— start Recorded information —

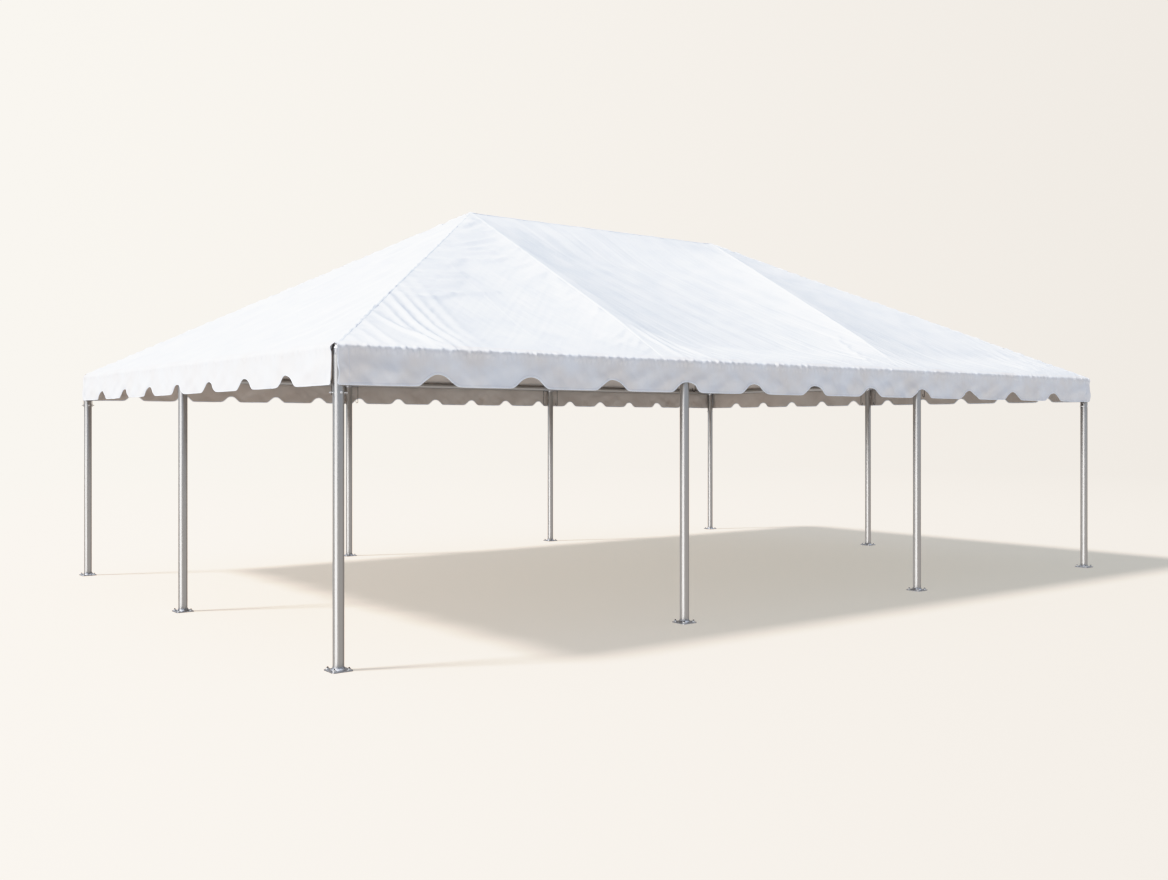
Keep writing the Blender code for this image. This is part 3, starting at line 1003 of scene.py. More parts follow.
def seam_crease(x, up, number, random):
    """A short fold down to the left from the first cross seam."""
    end_up = SEAM_FOLDS_TOP - SEAM_FOLDS_SPACING * number + random.uniform(-0.05, 0.05)
    end = beside_seam(-1, end_up, -0.03)
    reach = random.uniform(0.10, 0.55)
    start = (end[0] - reach, end[1] - random.uniform(0.5, 0.75) * reach)
    middle = under_middle(start, end, 0.03)
    width = random.uniform(0.022, 0.032)
    return crease(x, up, start, middle, end, width, random.uniform(0.004, 0.013))


def pull_creases(x, up):
    """The folds that hang between the hips and the cross seams."""
    random = np.random.default_rng(21)
    relief = sum(hip_crease(x, up, -1, number, random) for number in range(HANGING_FOLDS))
    relief += sum(seam_crease(x, up, number, random) for number in range(SEAM_FOLDS))
    relief += sum(hip_crease(x, up, 1, number, random) for number in range(HANGING_FOLDS))
    return relief


def end_relief(y, up):
    """How far the cloth of an end slope stands off its plane."""
    share = np.clip(up / END_UP, 0.0, 1.0)
    hip = OUT_Y * (1 - share)
    across = np.clip(abs(y) / np.maximum(hip, 1e-6), 0.0, 1.0)
    relief = -END_SAG * (hip / OUT_Y) * 4 * across * (1 - across) * rising(up, 0.06, 0.6)
    to_hip = np.maximum(hip - abs(y), 0.0)
    free = rising(up, 0.04, 0.2) * np.clip(to_hip / 0.25, 0.0, 1.0)
    relief += free * waves(y, up, ON_END) + hip_ripple(share, to_hip)
    for number in range(END_FOLDS):
        for way in (-1, 1):
            top = OUT_Y - 0.16 - 0.17 * number
            start = (way * top, (OUT_Y - top) * END_UP / OUT_Y - 0.03)
            end = (way * (top - 0.02 * number), 0.03)
            middle = ((start[0] + end[0]) / 2, start[1] * 0.4)
            relief += crease(y, up, start, middle, end, 0.032, 0.006 - 0.0004 * number)
    return held_up(relief, np.minimum(abs(y), to_hip))


def raised(across, v, run, slope, relief, lift):
    """How far out and how high the cloth of a slope lies with its relief, and lifted off it."""
    out, height, normal_out, normal_up, up = profile(v, run, slope)
    stand = relief(across, up) * rising(v, TURN_DROP, TURN_DROP + 0.08) + lift
    return out + normal_out * stand, height + normal_up * stand


def side_cloth(x, v, face, lift=0.0):
    """Points on the cloth of a long slope, x along it and v up from its edge, lifted off it."""
    out, height = raised(x, v, OUT_Y, SIDE_SLOPE, side_relief, lift)
    reach = HALF_RIDGE + HIP_RUN * np.maximum(out, 0.0) / OUT_Y
    return np.stack((np.clip(x, -reach, reach), face * out, height), axis=-1)


def end_cloth(y, v, side, lift=0.0):
    """Points on the cloth of an end slope, y along it and v up from its edge, lifted off it."""
    out, height = raised(y, v, HIP_RUN, END_SLOPE, end_relief, lift)
    reach = OUT_Y * np.maximum(out, 0.0) / HIP_RUN
    return np.stack((side * (HALF_RIDGE + out), np.clip(y, -reach, reach), height), axis=-1)


def add_grid(width, length, step_across, step_along):
    """A flat grid whose X runs over the width, centred, and whose Y runs up the length."""
    deselect()
    columns = max(round(width / step_across), 1)
    rows = max(round(length / step_along), 1)
    bpy.ops.mesh.primitive_grid_add(
        x_subdivisions=columns, y_subdivisions=rows, size=1.0, location=(0.0, length / 2, 0.0)
    )
    grid = bpy.context.object
    grid.scale = (width, length, 1.0)
    settle(grid)
    return grid


def everything(part):
    """True for every face, to work on a whole mesh."""
    return True


def read_points(piece):
    values = np.empty(len(piece.data.vertices) * 3)
    piece.data.vertices.foreach_get("co", values)
    return values.reshape(-1, 3)


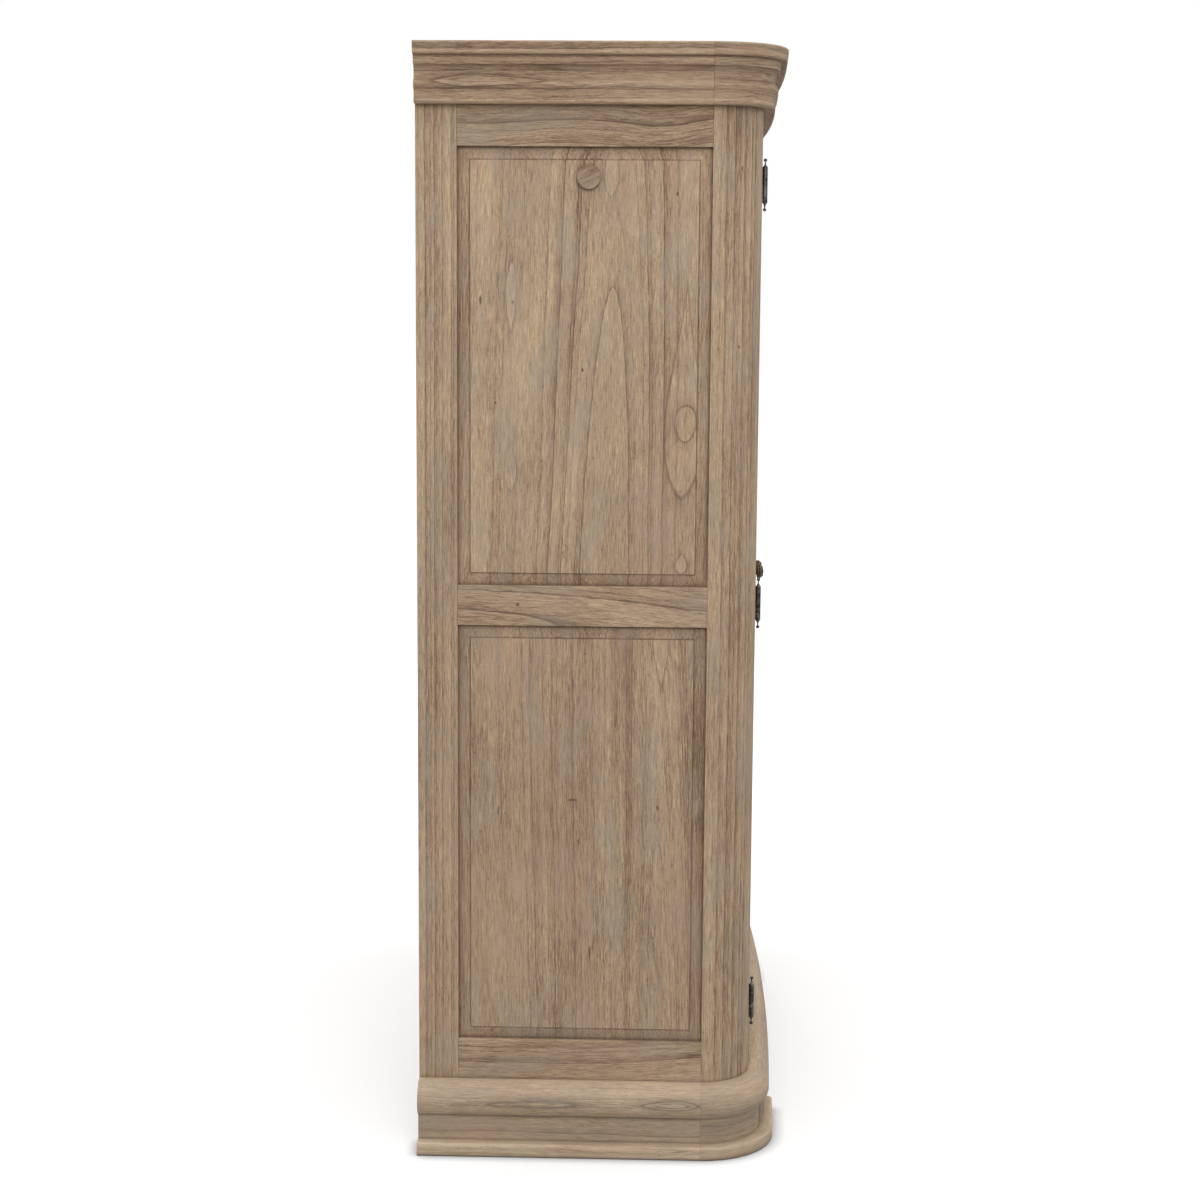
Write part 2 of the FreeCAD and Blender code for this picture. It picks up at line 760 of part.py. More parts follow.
def build_door_panel(name, foot, head, left, right):
    """Bevels above and below come from the turned section, those at the sides from a plan."""
    label = f"left_door_{name}_panel"
    rise = f"({head}) - ({foot})"
    reach = "(groove_depth - groove_play)"
    back = "bow_radius - panel_sink - tongue_thick"
    face = "bow_radius - panel_sink"
    shoulder = "bow_radius - field_sink - field_step"
    field = "bow_radius - field_sink"
    points = [
        (f"-({back})", f"-{reach}"),
        (f"-({back})", f"{rise} + {reach}"),
        (f"-({face})", f"{rise} + {reach}"),
        (f"-({face})", f"{rise} - bevel_gap"),
        (f"-({shoulder})", f"{rise} - bevel_width"),
        (f"-({field})", f"{rise} - bevel_width"),
        (f"-({field})", "bevel_width"),
        (f"-({shoulder})", "bevel_width"),
        (f"-({face})", "bevel_gap"),
        (f"-({face})", f"-{reach}"),
    ]
    start = f"{left} - groove_angle + play_angle"
    end = f"{right} + groove_angle - play_angle"
    section = swept(label + "_section", points, start, f"({end}) - ({start})", z=foot)

    def corner(radius, angle):
        return (f"({radius}) * sin({angle})", f"bow_y - ({radius}) * cos({angle})")

    bevel = "asin(bevel_width / bow_radius)"
    gap = "asin(bevel_gap / bow_radius)"
    plan = [
        corner(back, start),
        corner(face, start),
        corner(face, f"({left} + {gap})"),
        corner(shoulder, f"({left} + {bevel})"),
        corner("bow_radius", f"({left} + {bevel})") + ("bow_radius", "left"),
        corner("bow_radius", f"({right} - {bevel})"),
        corner(shoulder, f"({right} - {bevel})"),
        corner(face, f"({right} - {gap})"),
        corner(face, end),
        corner(back, end) + (back, "right"),
    ]
    block = prism(label + "_plan", plan, f"({foot}) - groove_depth", f"{rise} + 2 * groove_depth")
    keep_pair(common(label, section, block))


def build_knob():
    """A mushroom knob, screwed into the meeting stile by its own stud."""
    points = [("0", "-knob_stud_length"), ("knob_stud_radius", "-knob_stud_length"), ("knob_stud_radius", "0")]
    points += shaped(KNOB_SHARES, "knob_radius", "knob_out")
    face = bow("bow_radius", f"knob_spread - {KNOB_FOOT_SHARE} * knob_radius")
    keep_pair(turned("left_door_knob", points, "-knob_spread", face, "knob_height", (0, -1, 0)))


def build_catches():
    """Magnetic catches under the head rail, and their strike plates on the doors."""
    x = "(-catch_centre - catch_length / 2)"
    inner = "door_back - strike_thick - catch_slip"
    left = board(
        "left_catch", x, bow(inner, "0"), "cornice_base - catch_size",
        "catch_length", "catch_size", "catch_size")
    keep(grouped("door_catches", [left, mirrored("right_catch", left)]))
    start = "-asin((catch_centre + catch_length / 2 - strike_margin) / bow_radius)"
    end = "-asin((catch_centre - catch_length / 2 + strike_margin) / bow_radius)"
    keep_pair(sector(
        "left_door_strike", "door_back - strike_thick", "door_back", start, end,
        "cornice_base - catch_size + strike_margin / 2", "door_head - strike_margin / 2"))


def check():
    """Stop if anything failed to build."""
    for item in document.Objects:
        faults = [word for word in item.State if word in FAULTY]
        if faults:
            raise RuntimeError(f"{item.Label} did not build: {faults}")
    for item in nodes:
        if item.Shape.isNull() or not item.Shape.isValid() or not item.Shape.Solids:
            raise RuntimeError(f"{item.Label} has no valid solid")


document = FreeCAD.newDocument("Wardrobe")
nodes = []
write_sheet()
hinges = build_hinges()
build_side_frame(build_clothes_rail(), hinges["jamb"][2])
build_front_rails()
build_boards()
build_back()
build_moulding("cornice", CORNICE_SHARES, "cornice_out", "cornice_height", "cornice_base")
build_moulding("plinth", PLINTH_SHARES, "foot_out", "plinth_height", "0", build_apron_gap())
build_door(hinges["door"][2])
build_knob()
build_catches()

leaves, screws, cutters = hinges["jamb"]
keep(grouped("hinge_jamb_leaves", [leaves, mirrored("right_jamb_halves", leaves)]))
keep(grouped("hinge_jamb_screws", [screws, mirrored("right_jamb_screws", screws)]))
for label, item in (("left_door_hinge_leaves", hinges["door"][0]), ("left_door_hinge_screws", hinges["door"][1])):
    item.Label = label
    keep_pair(item)

document.recompute()
check()
os.makedirs("parts", exist_ok=True)
for item in nodes:
    item.Shape.exportStep(f"parts/{item.Label}.step")
print(len(nodes), "nodes written")
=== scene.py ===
import math

import bmesh
import bpy
from mathutils import Matrix, Vector


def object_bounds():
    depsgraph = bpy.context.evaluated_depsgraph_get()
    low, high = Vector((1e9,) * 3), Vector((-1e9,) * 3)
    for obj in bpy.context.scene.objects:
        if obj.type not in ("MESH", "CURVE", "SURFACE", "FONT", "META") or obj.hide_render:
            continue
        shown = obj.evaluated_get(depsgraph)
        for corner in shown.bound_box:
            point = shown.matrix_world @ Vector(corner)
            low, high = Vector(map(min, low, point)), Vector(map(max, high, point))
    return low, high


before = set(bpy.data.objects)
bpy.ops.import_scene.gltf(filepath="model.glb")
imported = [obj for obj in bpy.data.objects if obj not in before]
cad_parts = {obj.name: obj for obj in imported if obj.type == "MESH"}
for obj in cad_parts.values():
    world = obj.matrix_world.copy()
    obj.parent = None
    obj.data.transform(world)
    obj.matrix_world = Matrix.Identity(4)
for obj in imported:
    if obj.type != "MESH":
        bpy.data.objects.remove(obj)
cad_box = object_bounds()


# The photograph's view: a long lens at head height, square on to the left side and
# a little in front of its middle, looking slightly down. It was solved from the
# straight edges of the side frame, the cornice and the plinth.
view_place = Vector((-4.82838, -0.12568, 1.67678))
view_heading = math.radians(-88.210)
view_pitch = math.radians(-7.924)
view_roll = math.radians(0.3915)
level_gaze = math.radians(90)
camera = bpy.data.objects.new("camera", bpy.data.cameras.new("camera"))
camera.data.lens = 66.074
camera.data.sensor_width = 36
camera.matrix_world = (
    Matrix.Translation(view_place)
    @ Matrix.Rotation(view_heading, 4, "Z")
    @ Matrix.Rotation(level_gaze + view_pitch, 4, "X")
    @ Matrix.Rotation(view_roll, 4, "Z")
)
bpy.context.scene.collection.objects.link(camera)
bpy.context.scene.camera = camera
bpy.context.scene.view_settings.view_transform = "Standard"


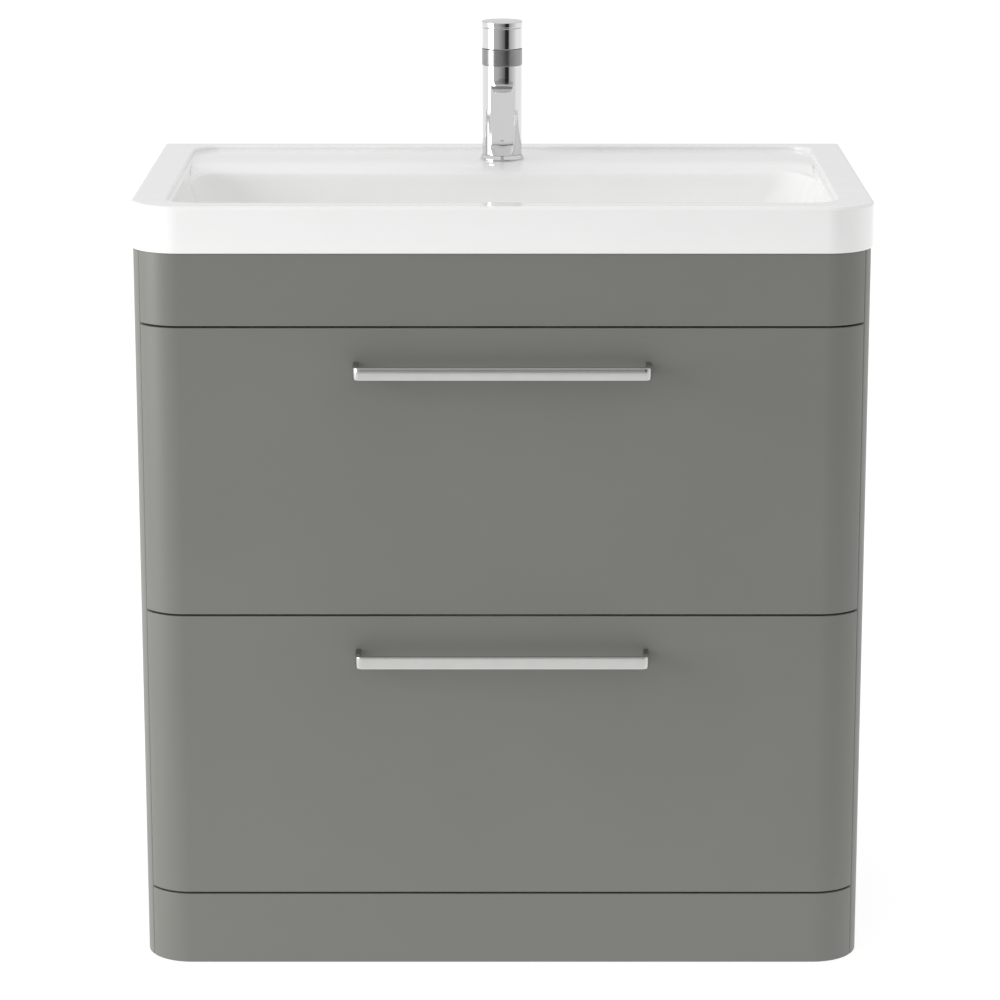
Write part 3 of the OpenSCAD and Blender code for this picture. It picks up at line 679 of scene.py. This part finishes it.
WASTE_AXIS = (0, WASTE_Y, 0)
TUBE_R, TUBE_BORE = 22.2 * MM, 18 * MM
THREADS, THREAD_PITCH = 18, 1.8 * MM
STEM_R, STEM_GAP = 4 * MM, 4.3 * MM
GUIDE_HALF, GUIDE_LOW, GUIDE_HIGH = 3 * MM, FLOOR_Z - 34 * MM, FLOOR_Z - 30 * MM
DOME_ANGLE, DOME_HEIGHT = 22, 5.6 * MM
TRAP_BORE, TRAP_TUBE_R = 14.5 * MM, 17 * MM
STUB_BORE, STUB_R, STUB_NUT_R = 15.4 * MM, 18 * MM, 20 * MM
CUP_BORE, CUP_MOUTH = 27 * MM, 30.1 * MM


def threads(r, low):
    """Rings round a tube that stand for its thread."""
    rings = []
    for k in range(THREADS):
        z = low + k * THREAD_PITCH
        profile = [(r - 0.4 * MM, z), (r + 0.5 * MM, z + 0.7 * MM), (r + 0.5 * MM, z + 0.9 * MM),
                   (r - 0.4 * MM, z + 1.6 * MM)]
        rings.append(lathe(profile, WASTE_AXIS, 64, closed=True))
    return rings


def stem_guide():
    """Two bars across the tube, with a gap between them for the plug's stem."""
    bars = []
    end = TUBE_BORE + 1 * MM
    for near, far in ((-end, -STEM_GAP), (STEM_GAP, end)):
        outline = [(near, WASTE_Y - GUIDE_HALF), (far, WASTE_Y - GUIDE_HALF),
                   (far, WASTE_Y + GUIDE_HALF), (near, WASTE_Y + GUIDE_HALF)]
        bars.append(prism(outline, GUIDE_LOW, GUIDE_HIGH, 0.5 * MM))
    return bars


def build_waste():
    """The flange on its threaded tube, the plug that lifts from it and the nut below the basin."""
    box_low, box_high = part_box("waste_flange")
    r, low, high = box_high.x, box_low.z, box_high.z
    profile = [(TUBE_BORE, low), (TUBE_R, low), (TUBE_R, FLOOR_Z), (r, FLOOR_Z), (r - 2 * MM, high),
               (TUBE_BORE + 2 * MM, high), (TUBE_BORE, high - 1.5 * MM)]
    radii = [0.5 * MM, 0.8 * MM, 0.3 * MM, 0.4 * MM, 1.5 * MM, 0.8 * MM, 0.8 * MM]
    flange = lathe(soften(profile, radii, 3, closed=True), WASTE_AXIS, closed=True)
    thread_rings = threads(TUBE_R, FLOOR_Z - CERAMIC - 46 * MM)
    piece("polished_waste_flange", merge(flange, *stem_guide(), *thread_rings), "cabinet", "chrome",
          ["waste_flange"])

    r, low, high = PLUG_HIGH.x, PLUG_LOW.z, PLUG_HIGH.z
    disc_low = high - 6 * MM
    dome_edge = math.radians(DOME_ANGLE)
    dome = []
    for turn in (DOME_ANGLE, 18, 14, 10, 6, 3, 0.5):
        angle = math.radians(turn)
        fall = (1 - math.cos(angle)) / (1 - math.cos(dome_edge))
        dome.append((r * math.sin(angle) / math.sin(dome_edge), high - DOME_HEIGHT * fall))
    turned("polished_waste_plug",
           [(0.4 * MM, low), (STEM_R, low), (STEM_R, disc_low), (r - 1.2 * MM, disc_low)] + dome,
           [0, 0.6 * MM, 0.8 * MM, 0.6 * MM, 0.4 * MM] + [0] * (len(dome) - 1),
           WASTE_AXIS, "plug", "chrome", ["waste_plug"])

    box_low, box_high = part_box("waste_nut")
    r, low, high = box_high.x, box_low.z, box_high.z
    turned("ribbed_waste_nut",
           [(22.6 * MM, low), (r, low), (r, low + 2 * MM), (r, high - 2 * MM), (r, high), (22.6 * MM, high)],
           [0, 1 * MM, 0, 0, 1 * MM, 0],
           WASTE_AXIS, "cabinet", "brass", ["waste_nut"],
           segments=192, ribs=(24, 1.6 * MM, low + 1 * MM, high - 1 * MM), closed=True)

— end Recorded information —

Instructions to follow: Out of the data above, set down the lines from the one with "leaves, screws, cutters" to the one with "bpy.data.objects.remove(obj)", both included, exactly as written and with no additions.

Complete output:
leaves, screws, cutters = hinges["jamb"]
keep(grouped("hinge_jamb_leaves", [leaves, mirrored("right_jamb_halves", leaves)]))
keep(grouped("hinge_jamb_screws", [screws, mirrored("right_jamb_screws", screws)]))
for label, item in (("left_door_hinge_leaves", hinges["door"][0]), ("left_door_hinge_screws", hinges["door"][1])):
    item.Label = label
    keep_pair(item)

document.recompute()
check()
os.makedirs("parts", exist_ok=True)
for item in nodes:
    item.Shape.exportStep(f"parts/{item.Label}.step")
print(len(nodes), "nodes written")
=== scene.py ===
import math

import bmesh
import bpy
from mathutils import Matrix, Vector


def object_bounds():
    depsgraph = bpy.context.evaluated_depsgraph_get()
    low, high = Vector((1e9,) * 3), Vector((-1e9,) * 3)
    for obj in bpy.context.scene.objects:
        if obj.type not in ("MESH", "CURVE", "SURFACE", "FONT", "META") or obj.hide_render:
            continue
        shown = obj.evaluated_get(depsgraph)
        for corner in shown.bound_box:
            point = shown.matrix_world @ Vector(corner)
            low, high = Vector(map(min, low, point)), Vector(map(max, high, point))
    return low, high


before = set(bpy.data.objects)
bpy.ops.import_scene.gltf(filepath="model.glb")
imported = [obj for obj in bpy.data.objects if obj not in before]
cad_parts = {obj.name: obj for obj in imported if obj.type == "MESH"}
for obj in cad_parts.values():
    world = obj.matrix_world.copy()
    obj.parent = None
    obj.data.transform(world)
    obj.matrix_world = Matrix.Identity(4)
for obj in imported:
    if obj.type != "MESH":
        bpy.data.objects.remove(obj)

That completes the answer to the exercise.